Should you still conceptualize food miles?

Yes, but very crudely.

Just take note of where you buy all your products now and see how many you can convert after some time. No need to calculate miles, weight or anything. Just knowing you converted, say, 50% of your food once bought from international sources, to sources within your province now, or the popular 100 mile radius (161 km), should be plenty satisfying. For an example, see how I’ve used it as part of my Earth Day goals for 2010 to eat better.

So there you have it. Why food miles is such a myth, but that you could still use the concept in a basic way to help you conceptualize eating local, like I am.

Just do it for the economy, not the environment… and don’t be afraid to be honest about it!

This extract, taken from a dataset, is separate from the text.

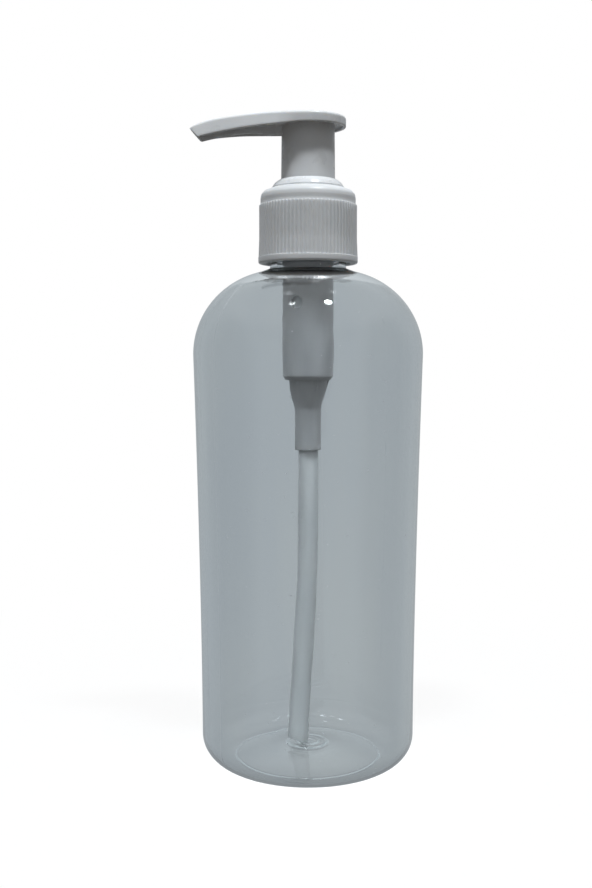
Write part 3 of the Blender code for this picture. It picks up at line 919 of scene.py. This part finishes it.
CLOSURE = [
    (CAP_HOLE_R, DECK_TOP, 0.2),
    (11.2, DECK_TOP, 1.6),
    (13.3, 175.05, 1.6),
    (14.2, 174.1, 1.6),
    (TIER_R, 172.9, 1.6),
    (TIER_R, RIB_Z[1] + 0.2, 0),
    (TIER_R + 0.08, RIB_Z[1] + 0.05, 0),
    (RIB_R[1] - RIB_DEPTH, RIB_Z[1] - 0.2, 0),
    (RIB_R[1] - RIB_DEPTH, 161.0, 20),
    (RIB_R[0] - RIB_DEPTH, RIB_Z[0], 0),
    (BAND_R, RIB_Z[0] - 0.05, 0.12),
    (BAND_R, RIM_Z + 0.05, 0.6),
    (CAP_BORE + 0.3, RIM_Z, 0.3),
    (CAP_BORE, 154.4, 0.3),
    (CAP_BORE, 172.3, 0.4),
    (CAP_BORE - 0.5, DECK_Z, 0.2),
    (CAP_HOLE_R, DECK_Z, 0.2),
]


def closure_relief(radius, height, angle):
    """Grip ribs: narrow rounded crests round the outside, cut off square at the top. Thread: a bead that
    stands into the bore along its helix."""
    wave = 0.5 + 0.5 * np.cos(RIB_COUNT * angle)
    crest = ramp(wave, 0.45, 0.95)
    grip = RIB_DEPTH * crest * ((radius > TIER_R) & (height > RIB_Z[0] - 0.01) & (height < RIB_Z[1] - 0.1))
    bead = thread_bead(height, angle, 0.6, 0.5)
    return radius + grip - 0.65 * bead * (radius < 12.6) * (height > 155) * (height < 169)


closure_section = finer(rounded(CLOSURE), 0.8, closed=True)
closure_grid = turned_grid(closure_section, even(RIB_COUNT * 8), closure_relief)
closure = shell("screw_closure", closure_grid, wrap_rows=True)
closure_pp = white_plastic("closure_pp", (0.78, 0.795, 0.805), (0.82, 0.83, 0.84), 0.30)
closure.data.materials.append(closure_pp)
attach(closure, "closure")
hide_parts("closure_cap")

# ---------------------------------------------------------------------------------------------------
# Head. White polypropylene: a long low plate, slightly hollow below, whose arm droops to an outlet cut on a
# slant; the spout's tube runs under it, and a skirt and an inner socket hang down round the stem.

HEAD_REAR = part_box("pump_head")[1].x / MM
HEAD_HALF = 10.9
HEAD_TIP_X = -36.5
HEAD_TIP_HALF = 3.6
HEAD_WALL = 1.1
HEAD_EDGE = 0.85  # rounding of the upper edge
HEAD_RECESS = 0.8  # depth of the hollow below
CROWN = 0.4
ARM_DRAFT = 0.5  # how far the arm's wall leans in towards its top
HEAD_TOP = ((-36.5, 193.6), (-33, 194.85), (-29.3, 195.8), (-24.8, 196.35), (-20.2, 196.7), (-15.6, 196.9),
            (-11, 197.0), (12.4, 197.0))
HEAD_RIM = ((-36.5, 189.6), (-33, 190.7), (-29.3, 191.5), (-24.8, 192.2), (-20.2, 192.75), (-15.6, 193.1),
            (-11.2, 193.35), (-6.6, 193.6), (-2.5, 193.9), (12.4, 194.1))
TIP_CUT = ((-35.7, 193.9), (-32.2, 190.1))  # the slanted face at the outlet, in x and z
SPOUT_ROUTE = ((-36, 191.3), (-31, 192.6), (-25, 193.8), (-20.4, 194.5), (-14, 194.5), (-5, 194.3))
SPOUT_R = 2.3
OUTLET_R = 1.4
SKIRT_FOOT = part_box("pump_head")[0].z / MM
SKIRT_BORE = 7.15
SOCKET_HUB_R = 5.5
HUB_FOOT = 184.0


def head_plan():
    """Loop of the head seen from above, as the nearest point of its middle line, the direction away from that
    and the distance: an S curve from the narrow tip to the full width, then a half circle round the stem."""
    tip_centre = HEAD_TIP_X + HEAD_TIP_HALF
    nose = np.radians(np.linspace(180, 90, 10))[:-1]
    along = np.linspace(tip_centre, 0, 90)
    rear = np.radians(np.linspace(90, 0, 30))[1:]
    widen = ramp(along, HEAD_TIP_X, 0)
    middle = np.concatenate((np.full(len(nose), tip_centre), along, 0 * rear))
    facing = np.concatenate((nose, np.full(len(along), math.pi / 2), rear))
    reach = np.concatenate(
        (
            np.full(len(nose), HEAD_TIP_HALF + (HEAD_HALF - HEAD_TIP_HALF) * widen[0]),
            HEAD_TIP_HALF + (HEAD_HALF - HEAD_TIP_HALF) * widen,
            HEAD_HALF + (HEAD_REAR - HEAD_HALF) * np.cos(rear) ** 2,
        )
    )
    back = slice(-2, 0, -1)
    return (
        np.concatenate((middle, middle[back])),
        np.concatenate((facing, -facing[back])),
        np.concatenate((reach, reach[back])),
    )


def head_shell():
    """Closed shell over the plan's loop. Each row is an inset from the loop: over the crowned top from the
    middle line, round the upper edge, down the wall, round the rim, up into the shallow hollow and back to
    the middle line. Near the tip the hollow is filled."""
    middle, facing, reach = head_plan()
    quarter = np.radians(np.linspace(0, 90, 8))
    rows = [("roof", share, 0.0) for share in np.linspace(0, 1, 12)[:-1]]
    rows += [("edge", HEAD_EDGE * (1 - math.sin(a)), HEAD_EDGE * (1 - math.cos(a))) for a in quarter]
    rows += [("wall", 0.0, share) for share in np.linspace(0, 1, 7)[1:-1]]
    rows += [("rim", 0.22 * (1 - math.cos(a)), 0.22 * (1 - math.sin(a))) for a in quarter[::2]]
    rows += [("rim", HEAD_WALL - 0.22 * (1 - math.cos(a)), 0.22 * (1 - math.sin(a))) for a in quarter[::-2]]
    rows += [("inner", HEAD_WALL + 0.3 * (1 - math.cos(a)), math.sin(a)) for a in quarter[1::2]]
    rows += [("ceiling", share, 0.0) for share in np.linspace(1, 0, 12)[1:]]
    grid = []
    lean = ARM_DRAFT * ramp(-middle, 2, 12)
    for kind, first, second in rows:
        if kind == "roof":
            out = first * (reach - HEAD_EDGE - lean)
        elif kind in ("edge", "wall"):
            out = reach - first - lean * (1 - second * (kind == "wall"))
        elif kind == "ceiling":
            out = first * (reach - HEAD_WALL - 0.3)
        else:
            out = reach - first
        x = middle + out * np.cos(facing)
        y = out * np.sin(facing)
        top = smooth_through(HEAD_TOP, x) + CROWN * (1 - (out / reach) ** 2) * ramp(x, -38, -20)
        rim = smooth_through(HEAD_RIM, x)
        ceiling = rim + 0.3 + (HEAD_RECESS - 0.3) * (1 - ramp(-x, 27.5, 31.5))
        if kind == "roof":
            z = top
        elif kind == "edge":
            z = top - second
        elif kind == "wall":
            z = (top - HEAD_EDGE) * (1 - second) + (rim + 0.22) * second
        elif kind == "rim":
            z = rim + second
        elif kind == "inner":
            z = (rim + 0.22) * (1 - second) + ceiling * second
        else:
            z = ceiling
        grid.append(np.column_stack((x, y, z)))
    return np.array(grid)


def flat_block(outline, half_depth):
    """Block between two upright planes y = -half_depth and y = half_depth, from its (x, z) outline."""
    x, z = np.array(outline, float).T
    middle = np.column_stack((x * 0 + x.mean(), x * 0, z * 0 + z.mean()))
    rows = [np.column_stack((x, x * 0 + side, z)) for side in (-half_depth, half_depth)]
    return np.array([middle - (0, half_depth, 0), *rows, middle + (0, half_depth, 0)])


head = shell("pump_actuator", head_shell())
skirt = turned(
    "skirt",
    [
        (SKIRT_BORE, 196.6, 0),
        (8.6, 196.6, 0),
        (8.0, 195.6, 0.5),
        (8.0, 193.0, 2.0),
        (8.15, 178.5, 2.0),
        (8.15, SKIRT_FOOT, 0.2),
        (SKIRT_BORE, SKIRT_FOOT, 0.2),
    ],
    160,
    0.9,
)
cut(head, skirt, "UNION")
stem_hole = STEM_R + 0.3
hub = turned(
    "hub",
    [
        (0, 196.6, 0),
        (SOCKET_HUB_R, 196.6, 0),
        (SOCKET_HUB_R, HUB_FOOT, 0.25),
        (stem_hole, HUB_FOOT, 0.25),
        (stem_hole, STEM_TOP + 0.3, 0),
        (OUTLET_R, STEM_TOP + 0.3, 0),
        (OUTLET_R, 195.2, 0),
        (0, 195.2, 0),
    ],
    96,
    1.0,
)
cut(head, hub, "UNION")


def spout_bar(first_x, last_x, radius):
    """Round bar along the spout's route with flat ends."""
    x = np.linspace(first_x, last_x, 48)
    path = np.column_stack((x, 0 * x, smooth_through(SPOUT_ROUTE, x)))
    path = path[[0, *range(len(path)), -1]]
    path[0] += (0.001, 0, 0)
    path[-1] -= (0.001, 0, 0)
    out = np.broadcast_to(np.array((0.0, 1.0, 0.0)), path.shape)
    width = np.concatenate(([0], np.full(len(x), radius), [0]))
    return shell("bar", carried(path, out, width, 40))


cut(head, spout_bar(-5, -36, SPOUT_R), "UNION")
cut(head, spout_bar(0, -36, OUTLET_R))
(high_x, high_z), (low_x, low_z) = TIP_CUT
slope = (high_x - low_x) / (high_z - low_z)
cut_top = (high_x + slope * (204 - high_z), 204)
cut_foot = (low_x + slope * (180 - low_z), 180)
off_tip = [cut_top, cut_foot, (-60, 180), (-60, 204)]
cut(head, shell("tip_block", flat_block(off_tip, 14)))
close_up(head)
head.data.materials.append(white_pp)
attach(head, "head")
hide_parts("pump_head")

# ---------------------------------------------------------------------------------------------------
# Table and light. A seamless pale floor, two compact lamps high in front on the left and right, and dim
# surroundings that are brightest overhead.

FLOOR_HALF = 4.0
# What glass and gloss see on the left and on the right
SURROUND = ((0.385, 0.42, 0.445), (0.41, 0.437, 0.452))
# Light from below, the sides and above
GLOW = ((0.06, 0.052, 0.045), (0.115, 0.11, 0.105), (0.36, 0.375, 0.39))
CEILING = (0.60, 0.64, 0.665)  # what they see overhead
UNDER = (0.25, 0.27, 0.285)  # and below the table's edge and far to the sides
BACKDROP = (1.0, 1.0, 1.0)


def pale_floor():
    """Pale paper: it takes a little shade close to the bottle and runs out into the backdrop."""
    material, nodes = finish_of("pale_floor")
    place = nodes.node("ShaderNodeTexCoord", output=3)
    far = nodes.node("ShaderNodeVectorMath", {"operation": "LENGTH"}, {0: place}, output=1)
    near = 0.12 * (1 - far.between(0.04, 0.24))
    glow = nodes.node("ShaderNodeEmission", {}, {"Color": (*BACKDROP, 1.0)})
    paper = nodes.node("ShaderNodeBsdfDiffuse", {}, {"Color": (0.95, 0.95, 0.95, 1.0)})
    both = nodes.node("ShaderNodeMixShader", {}, {0: near, 1: glow, 2: paper})
    nodes.node("ShaderNodeOutputMaterial", {}, {0: both})
    return material


corners = FLOOR_HALF / MM * np.array((((-1, -1, 0), (1, -1, 0)), ((-1, 1, 0), (1, 1, 0))))
floor = shell("floor", corners, wrap_columns=False)
floor.data.materials.append(pale_floor())
floor.visible_diffuse = floor.visible_glossy = floor.visible_transmission = False

world = bpy.data.worlds.new("studio")
bpy.context.scene.world = world
world.use_nodes = True
world.node_tree.nodes.clear()
world.cycles.sampling_method = "NONE"
sky = Wire(world.node_tree)
seen = sky.node("ShaderNodeLightPath", output=0)
spread = sky.node("ShaderNodeLightPath", output="Diffuse Depth").between(0, 1)
way = sky.node("ShaderNodeTexCoord")
sideways = sky.node("ShaderNodeSeparateXYZ", {}, {0: way})
upright = sky.node("ShaderNodeSeparateXYZ", {}, {0: way}, 2)
glow = upright.between(0.0, 0.9).tint(GLOW[1], GLOW[2])
colours = {"data_type": "RGBA"}
across = sky.maths("ABSOLUTE", sideways)
gloss = sideways.between(-0.6, 0.6).tint(*SURROUND)
gloss = sky.node("ShaderNodeMix", colours, {0: upright.between(0.35, 0.75), 6: gloss, 7: (*CEILING, 1.0)}, 2)
for share in ((-1 * upright).between(0.25, 0.6), across.between(0.75, 0.95)):
    gloss = sky.node("ShaderNodeMix", colours, {0: share, 6: gloss, 7: (*UNDER, 1.0)}, 2)
glow = sky.node("ShaderNodeMix", colours, {0: upright.between(-0.3, 0.05), 6: (*GLOW[0], 1.0), 7: glow}, 2)
around = sky.node("ShaderNodeMix", colours, {0: spread, 6: gloss, 7: glow}, 2)
around = sky.node("ShaderNodeMix", colours, {0: seen, 6: around, 7: (*BACKDROP, 1.0)}, 2)
sky.node("ShaderNodeOutputWorld", {}, {0: sky.node("ShaderNodeBackground", {}, {"Color": around})})

MIDDLE = np.array((0.0, 0.0, 0.1))


def lamp(name, direction, distance, size, power, glossy=True):
    """Round bluish lamp in that direction from the bottle's middle, facing it."""
    data = bpy.data.lights.new(name, "AREA")
    data.shape = "DISK"
    data.size = size
    data.energy = power
    data.color = (0.93, 0.97, 1.0)
    obj = bpy.data.objects.new(name, data)
    direction = np.array(direction) / np.linalg.norm(direction)
    obj.location = MIDDLE + direction * distance
    obj.rotation_mode = "QUATERNION"
    obj.rotation_quaternion = Vector(direction).to_track_quat("Z", "Y")
    obj.visible_glossy = glossy
    bpy.context.scene.collection.objects.link(obj)


lamp("left_lamp", (-0.20, -0.285, 0.937), 1.5, 0.14, 10.5, glossy=False)
lamp("right_lamp", (0.245, -0.245, 0.937), 1.5, 0.14, 10.5)

camera_data = bpy.data.cameras.new("camera")
camera_data.lens = 43.9
camera_data.sensor_width = 36.0
camera_data.clip_start = 0.01
camera = bpy.data.objects.new("camera", camera_data)
camera.location = (0.0, -0.3328, 0.1258)
camera.rotation_euler = (math.radians(90 - 4.69), 0.0, math.radians(0.63))
bpy.context.scene.collection.objects.link(camera)
bpy.context.scene.camera = camera
bpy.context.scene.view_settings.view_transform = "Standard"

Flesch-Kincaid Grade Reading Level: 8.8

4 thoughts on “The Food Miles Myth – Eat Local for the Economy, Not the Environment

  1. Agree, its so complicated, that no-one actually can work it out. The media use myth and blunder to confuse the public, since they too dont really understand it. The logic is simply, flying food is bad, local must be better, but with the european weather, it is certainly possible to grow salad here in winter, just not advisable. Its maybe better to fly it from the Canaries, or Africa. no-one really knows.
    So, I think the best advice is Buy Local – In Season.